The Politics of Academic Freedom is the Subject of Joan Wallach Scott's Lecture at the Institute for Advanced Study

March 30: Joan Wallach Scott on the Politics of Academic Freedom

Joan Wallach Scott, Harold F. Linder Professor in the School of Social Science at the Institute for Advanced Study, will present “The Politics of Academic Freedom” on Wednesday, March 30, at 4:30 p.m. in Wolfensohn Hall on the Institute campus.

This talk is based on historical research and on Scott’s experience, from 1993 to 2006, as a member and then chair of the Committee on Academic Freedom and Tenure of the American Association of University Professors. In the lecture, she will explain how the world of the university has not been spared in the current fiercely political climate in the United States. Political groups have called for the firing of professors and the elimination of programs they take to be controversial. Since 9/11, the number of such cases has increased, whether the subject matter pertains to the war on terror, conflicts in the Middle East, religious disputes, or public health and global warming. Academic freedom—the principle of political non-interference in teaching and research—is under siege. But what exactly does this principle entail? What is its history? What are the difficulties faced by those who seek its protection? In the course of the lecture, Scott will examine these questions.

Scott’s groundbreaking work has challenged the foundations of conventional historical practice, including the nature of historical evidence and historical experience and the role of narrative in the writing of history. Broadly, the object of her work is the question of difference in history: its uses, enunciations, implementations, justifications and transformations in the construction of social and political life.

Known internationally for writings that theorize gender as an analytic category, Scott is a leading figure in the emerging field of critical history. Her recent books, including Gender and the Politics of History (1988), Only Paradoxes to Offer: French Feminists and the Rights of Man (1996), Parité: Sexual Equality and the Crisis of French Universalism (2005), and The Politics of the Veil (2007), have focused on the vexed relationship of the particularity of gender to the universalizing force of democratic politics.

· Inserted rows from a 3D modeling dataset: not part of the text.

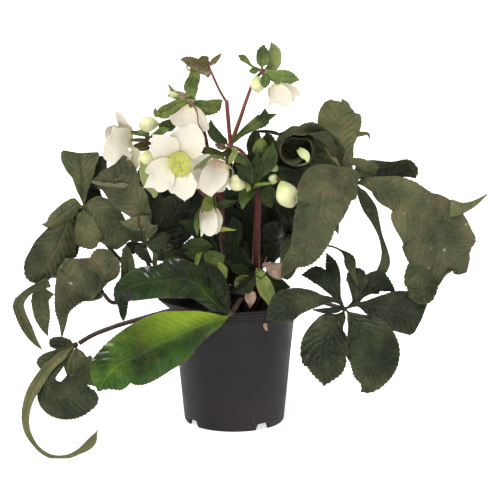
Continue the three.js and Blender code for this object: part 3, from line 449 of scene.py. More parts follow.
class Growth:
    """One piece in the making, in millimetres: blades, stems and swellings in one mesh. Each
    corner carries its place on its blade (sheet: across, ahead, share of the way to the edge),
    a draw, its share of the length and a tone (kind), and its place among the side veins (rung)."""

    def __init__(self, name):
        self.name = name
        self.draw = random.Random(name)
        self.bm = bmesh.new()
        vectors, numbers = self.bm.verts.layers.float_vector, self.bm.verts.layers.float
        for mark in ("sheet", "kind", "out"):
            vectors.new(mark)
        numbers.new("rung")
        self.sheet, self.kind, self.out = (vectors[mark] for mark in ("sheet", "kind", "out"))
        self.rung = numbers["rung"]

    def cloth(self, rows, cols, place, finish=0):
        """A grid whose corners go to place(row, share of the way across from -1 to 1)."""
        made = bmesh.ops.create_grid(self.bm, x_segments=cols, y_segments=rows, size=1)["verts"]
        for vert in made:
            row = round((vert.co.y + 1) / 2 * rows)
            vert.co, vert[self.sheet], vert[self.kind], vert[self.rung] = place(row, vert.co.x)
        faces = {face for vert in made for face in vert.link_faces}
        for face in faces:
            face.material_index = finish
        return made, faces

    def thicken(self, made, faces, thick, under):
        """Gives a thin sheet its thickness; its under side takes the finish numbered under."""
        for face in faces:
            face.normal_update()
        for vert in made:
            vert.normal_update()
            vert[self.out] = vert.normal
        whole = bmesh.ops.extrude_face_region(self.bm, geom=list(faces), use_keep_orig=True)
        for vert in whole["geom"]:
            if isinstance(vert, bmesh.types.BMVert):
                vert.co += vert[self.out] * thick / 2
        for vert in made:
            vert.co -= vert[self.out] * thick / 2
        for face in faces:
            face.material_index = under
            face.normal_flip()

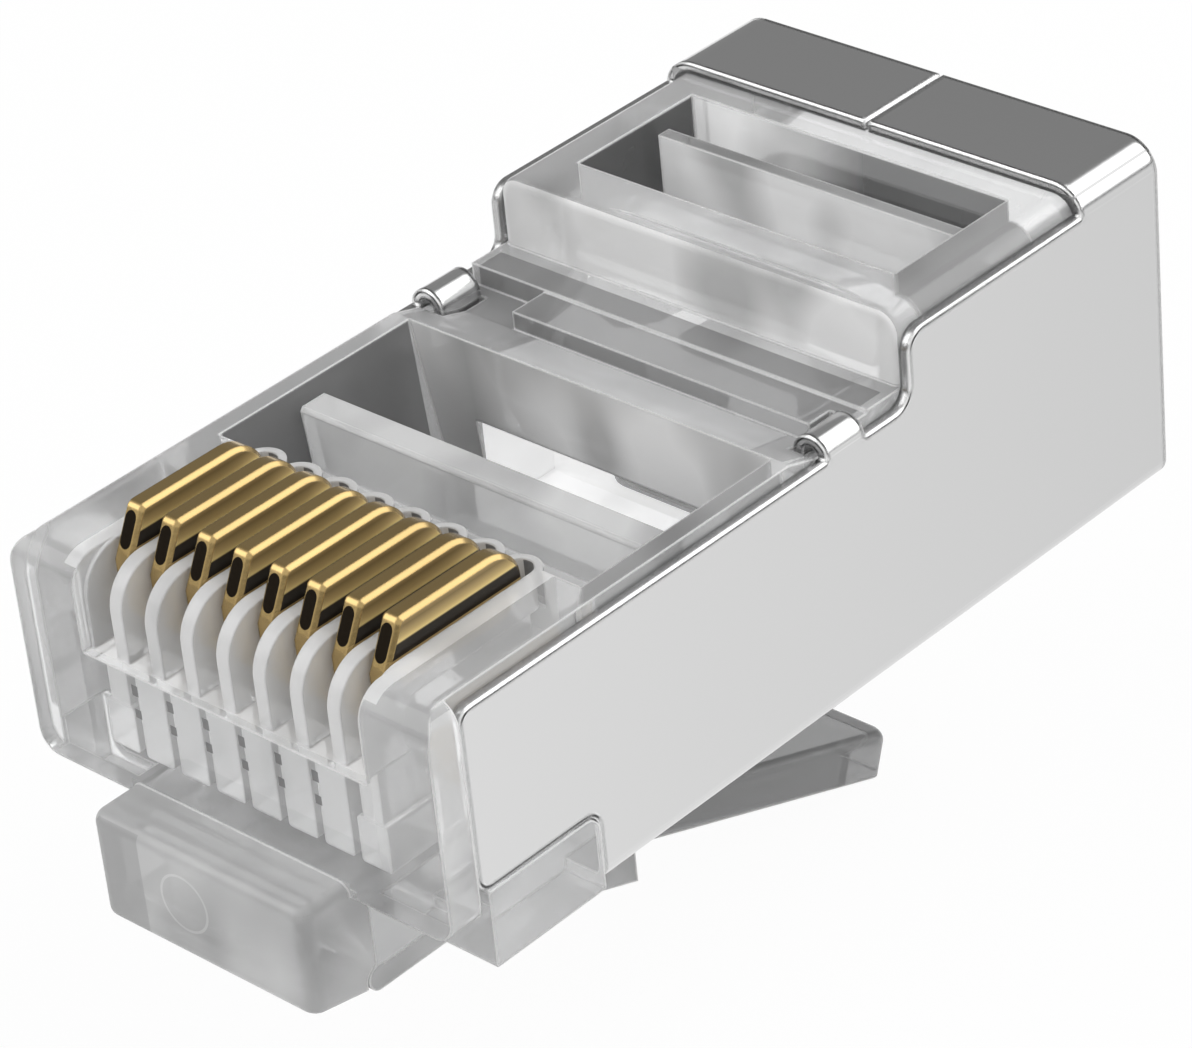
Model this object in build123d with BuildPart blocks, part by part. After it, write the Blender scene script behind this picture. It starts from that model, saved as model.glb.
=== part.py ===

Scott received her Ph.D. from the University of Wisconsin in 1969. She was Assistant Professor at University of Illinois at Chicago Circle from 1970–72; Assistant Professor at Northwestern University from 1972–74; and Associate Professor at the University of North Carolina, Chapel Hill from 1974–77 and Professor there from 1977–80. She served as Nancy Duke Lewis University Professor and Professor of History at Brown University from 1980–85. She was the founding director of Brown’s Pembroke Center for Teaching and Research on Women.

Scott was a Member at the Institute for Advanced Study in 1978–79 and joined the Institute Faculty in 1985. She was named Harold F. Linder Professor in 2000. Among her many awards are the American Historical Association’s Herbert Baxter Adams Prize in 1974; the Joan Kelly Prize, also presented by AHA, in 1989; the Hans Sigrist Prize of the University of Bern, Switzerland, in 1999; and the AHA’s Award for Scholarly Distinction in 2009. Scott is also a Fellow of the American Academy of Arts and Sciences.

For further information about the lecture, which is free and open to the public, please call (609) 734-8175, or visit the Public Events page on the Institute website, www.ias.edu.

About the Institute for Advanced Study

The Institute for Advanced Study is one of the world’s leading centers for theoretical research and intellectual inquiry. The Institute exists to encourage and support curiosity-driven research in the sciences and humanities—the original, often speculative thinking that produces advances in knowledge that change the way we understand the world. Work at the Institute takes place in four Schools: Historical Studies, Mathematics, Natural Sciences and Social Science. It provides for the mentoring of scholars by a permanent Faculty of approximately 30, and it ensures the freedom to undertake research that will make significant contributions in any of the broad range of fields in the sciences and humanities studied at the Institute.

The Institute, founded in 1930, is a private, independent academic institution located in Princeton, New Jersey. Its more than 6,000 former Members hold positions of intellectual and scientific leadership throughout the academic world. Thirty-three Nobel Laureates and 40 out of 56 Fields Medalists, as well as many winners of the Wolf and MacArthur prizes, have been affiliated with the Institute.